Monday, September 12, 2011

Naval-gazing.


Sometimes I'll sit at the computer and ignore my blog. In fact, last week, I thought I should check it, to make sure it was there and all, and I said to myself: "my blog is annoying." But then there are other times where I go on my blog and I'm *proud* of the years of words and thoughts and pictures that are a tiny snippet of my life. Lots of naval-gazing*, too.
I began to think, like the author does in this post:

"But over the past few months I have become increasingly uncomfortable with what I'm doing here, largely because I'm repeating myself too often — and I'm repeating myself, I think, because of my felt need to post regularly. "

Because, really, I talk ad nauseam about experiencing burn-out and Fighting for Joy, that I sometimes wonder, is it worth talking about the same stuff over and over? Is it really worth it to keep saying it? I mean, it probably does me good, but are my readers...bored?

And from the same post:
"And you know, blogs have natural lifespans, or so I think; few of them can continue indefinitely without diminishment. Especially when they are issue-based blogs. Who wants to watch someone ride the same old hobby-horses year after year?"

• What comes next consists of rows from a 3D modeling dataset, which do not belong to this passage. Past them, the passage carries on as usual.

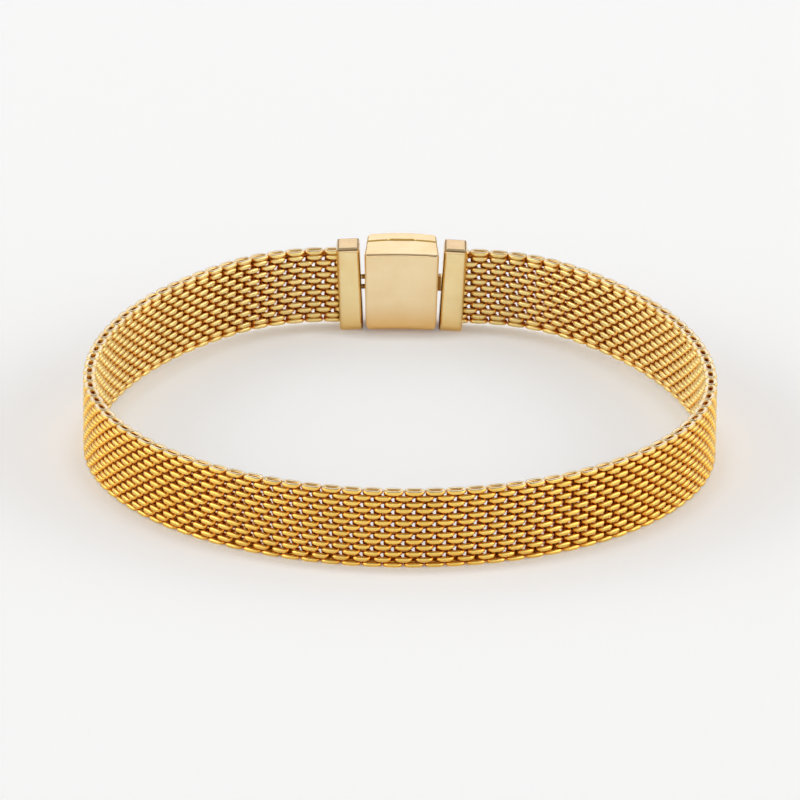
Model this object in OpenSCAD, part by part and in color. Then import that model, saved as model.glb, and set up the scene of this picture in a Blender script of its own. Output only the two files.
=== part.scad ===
// Woven mesh bracelet that closes with a box clasp, standing on its edge as it does on a table.
// Millimetres. X runs along the clasp, +Y points out of the back of the clasp, and +Z is up.
// Every piece is drawn in the ring frame, where the round front half has its centre on the Z axis
// and the end blocks stand on z = 0, and placed() then sets the whole bracelet down.

/* [Band] */
// Height of the woven band
band_h = 7.65; // [6.8:0.05:8]
// Height of the band's lower edge above the feet of the blocks
band_lift = 0.5; // [0.3:0.05:0.8]
// Thickness of the woven band
band_t = 1.2; // [1:0.1:1.4]
// Radius of the round front half, at the middle of the band's thickness
front_r = 30.2; // [28:0.1:33]
// Radius of the long arc at each side
side_r = 42; // [40:0.5:46]
// Degrees that each side arc turns
side_turn = 47; // [43:1:50]
// Rounding of the band's long edges
band_edge = 0.4; // [0.1:0.05:0.45]

/* [End blocks] */
// Width of an end block along the band
block_w = 2.35; // [2.1:0.05:2.8]
// Depth of an end block, from the wrist outwards
block_d = 3.4; // [2.8:0.1:3.6]
// Height of an end block
block_h = 8.8; // [8.6:0.1:9.4]
// Rounding of the blocks' edges
block_edge = 0.45; // [0.2:0.05:0.6]
// Degrees that each block leans, its foot towards the clasp
block_lean = 3.2; // [0:0.2:3.6]
// Length of band that each block grips
band_seat = 0.9; // [0.6:0.1:1.1]
// Space between an end block and the clasp
neck_gap = 0.38; // [0.3:0.02:0.6]

/* [Clasp] */
// Width of the clasp at its wrist side, halfway up
clasp_w = 7.3; // [7:0.1:7.8]
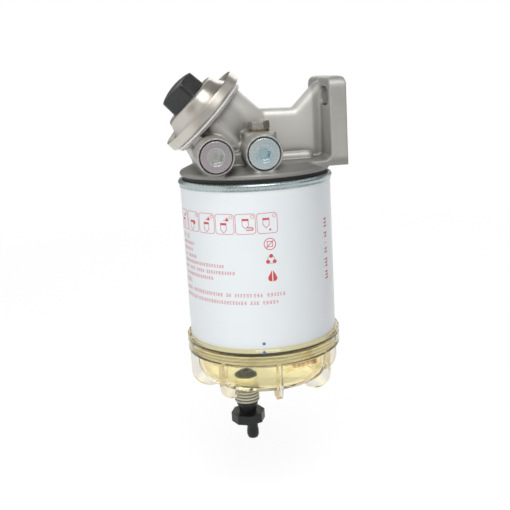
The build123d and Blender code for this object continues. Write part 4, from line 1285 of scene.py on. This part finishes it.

I'm no Ann Voskamp. My blog is not going to continue indefinitely without diminshment.
But I think about this place as being mainly where my children can read my thoughts through some of the most challenging years of my life. And they can see how much I loved them, cared for them, prayed for them, worried for them. They can see snippets of home life. They can read me preaching to myself again and again.

I've met so many wonderful women on the Internet. As weird as that sounds-- I have! Women who have become real life friends who I take planes to visit and meet their families and cry with and eat with...
Who I send letters to and get their handcrafted loveliness.
Who encourage me on facebook, whose pins I repin on
Pinterest. (Email me if you want to be my friend on facebook!)

.....if you're ok with the naval gazing.

Related: Make it real
Thanks to Tonia for the two links in this post.
*Excessive introspection, self-absorption, or concentration on a single issue.